** WORK TO BE COMPLETED **
Say how many lines include the word "joints". Reply with nothing but the number.

** GIVEN INFORMATION **
_ _ _ _ _ _ _
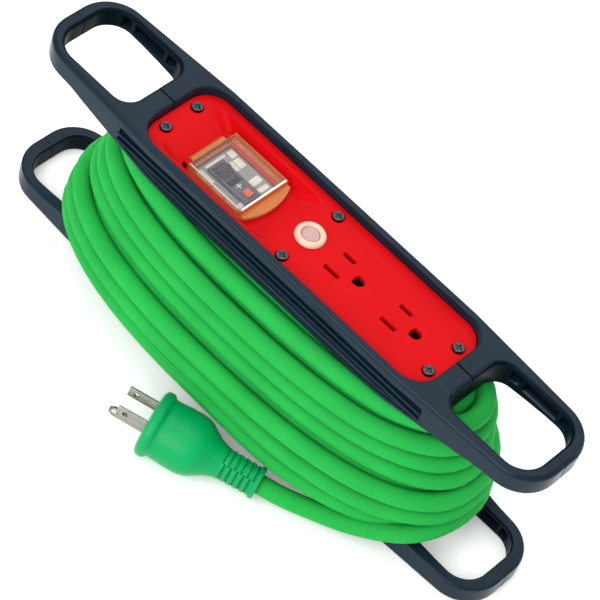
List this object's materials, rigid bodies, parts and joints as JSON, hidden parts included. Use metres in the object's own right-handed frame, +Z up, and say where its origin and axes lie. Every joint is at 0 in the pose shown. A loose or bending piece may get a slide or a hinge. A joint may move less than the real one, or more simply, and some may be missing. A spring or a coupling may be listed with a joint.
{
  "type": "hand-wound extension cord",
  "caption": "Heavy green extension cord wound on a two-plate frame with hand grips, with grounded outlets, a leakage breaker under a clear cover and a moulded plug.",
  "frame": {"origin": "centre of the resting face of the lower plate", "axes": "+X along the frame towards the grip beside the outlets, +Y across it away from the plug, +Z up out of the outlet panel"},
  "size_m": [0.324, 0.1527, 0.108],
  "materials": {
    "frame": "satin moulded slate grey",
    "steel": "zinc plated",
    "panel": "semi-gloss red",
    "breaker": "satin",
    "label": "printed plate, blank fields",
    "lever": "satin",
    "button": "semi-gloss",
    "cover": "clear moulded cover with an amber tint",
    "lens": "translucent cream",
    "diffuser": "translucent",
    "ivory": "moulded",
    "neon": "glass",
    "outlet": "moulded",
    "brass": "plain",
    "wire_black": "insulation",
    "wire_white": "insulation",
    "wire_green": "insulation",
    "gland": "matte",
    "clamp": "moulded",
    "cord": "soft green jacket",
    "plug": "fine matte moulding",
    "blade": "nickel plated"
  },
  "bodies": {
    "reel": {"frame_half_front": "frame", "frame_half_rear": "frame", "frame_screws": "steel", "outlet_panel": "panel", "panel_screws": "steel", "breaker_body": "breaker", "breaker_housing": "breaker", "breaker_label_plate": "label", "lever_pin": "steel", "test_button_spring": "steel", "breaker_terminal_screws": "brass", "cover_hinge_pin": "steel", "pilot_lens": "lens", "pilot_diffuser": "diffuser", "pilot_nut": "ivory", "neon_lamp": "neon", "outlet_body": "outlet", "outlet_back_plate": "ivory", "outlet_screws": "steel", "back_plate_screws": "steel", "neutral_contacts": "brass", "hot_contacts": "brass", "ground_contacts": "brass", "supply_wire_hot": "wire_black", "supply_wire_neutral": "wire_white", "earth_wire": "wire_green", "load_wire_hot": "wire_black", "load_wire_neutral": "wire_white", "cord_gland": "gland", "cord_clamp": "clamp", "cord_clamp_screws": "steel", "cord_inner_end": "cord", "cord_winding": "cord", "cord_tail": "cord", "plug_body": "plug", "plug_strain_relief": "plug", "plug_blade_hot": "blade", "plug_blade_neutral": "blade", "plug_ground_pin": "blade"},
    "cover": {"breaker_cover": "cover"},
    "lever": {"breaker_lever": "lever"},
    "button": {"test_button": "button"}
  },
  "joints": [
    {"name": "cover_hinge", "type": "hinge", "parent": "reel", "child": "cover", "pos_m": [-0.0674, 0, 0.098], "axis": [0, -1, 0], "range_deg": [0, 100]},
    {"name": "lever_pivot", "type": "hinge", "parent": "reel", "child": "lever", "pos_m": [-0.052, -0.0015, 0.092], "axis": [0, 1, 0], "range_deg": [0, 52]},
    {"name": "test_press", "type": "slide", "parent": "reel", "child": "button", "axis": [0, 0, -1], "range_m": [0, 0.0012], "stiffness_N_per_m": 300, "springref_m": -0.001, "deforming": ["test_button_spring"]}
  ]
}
_ _ _ _ _ _ _
** SOLVED EXERCISE **
2